The key thing is, utcnow() will return naive object, that means in some time, we have to use naive object to compare with utcnow(), and we need a conversion function to convert from aware to naive. The normalize_time() is the best candidate for this purpose, but it will fail to convert to naive datetime object in some situation. That's why I send the mail. I just want to change the normalize_time() to make sure it will always return naive object.
Thanks
--jyh
> -----Original Message-----
> From: Robert Collins [mailto:robertc@xxxxxxxxxxxxxxxxx]
> Sent: Monday, September 10, 2012 3:25 AM
> To: Jiang, Yunhong
> Cc: eglynn@xxxxxxxxxx; openstack@xxxxxxxxxxxxxxxxxxx
> Subject: Re: [Openstack] One potential issue on the normalize_time() in
> timeutils
>
> On Mon, Sep 10, 2012 at 3:09 AM, Jiang, Yunhong <yunhong.jiang@xxxxxxxxx>
> wrote:
> > Hi, Eoghan and all,
> >
> > When I implement an enhancement to trusted_filter, I need utilize
> timeutils() to parse ISO time. However, I suspect there is one potential issue in
> normalize_time() and want to get some input from your side.
> >
> > In normalize_time(), if the parameter "timestamp" is an aware
> object (http://docs.python.org/library/datetime.html) , it's output will vary
> depends on the input. If the timestamp is UTC time, it will be return as is
> without convention, i.e still an aware object. However, if it's not an UTC time, it
> will be converted to be a naive object.

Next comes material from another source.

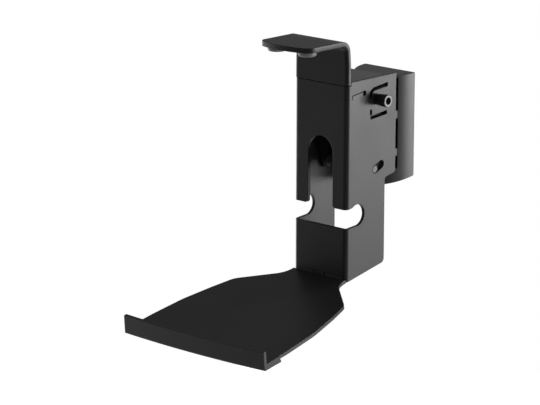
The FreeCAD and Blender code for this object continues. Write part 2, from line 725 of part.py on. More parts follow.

> > This mean that the function will return different type depends on
> input, that's not so good IMHO.
> >
> > The worse is, any compare/substract between naïve object and
> > aware object will fail. Because the timeutils.utcnow() and
> > datetime.datetime.now() returns naive object, so compare/substract
> > between the uctnow() and normalize_time() may fail, or not, depends on
> > input from the API user. I'm a bit surprised that changes-since works
> > on such situation :)
> >
> > I suspect this is caused by the "if offset". When timestamp is
> naïve object, the offset is None. Thus check "if offset" will avoid operation type
> exception. However, if the timestamp is UTC time, the offset will be
> date.timeslot(0), which will return false also for "if offset".
> >
> > Are there any special reason that we need keep aware object if
> input is at UTC time already? Can I changes the function to always return naive
> object? If yes, I can create a patch for it.
>
> You are probably better off creating an aware datetime object, and using them
> pervasively across the codebase, than using naive objects.
> As you note, they are not interoperable, and I've seen countless bugs where
> folk try to mix and match. If we want to show local date time to users
> *anywhere*, we'll need TZ aware objects, which is why that variation is the
> one to standardise on. Otherwise, you end up with multiple conversion points,
> and you can guarantee that at least one will get it wrong.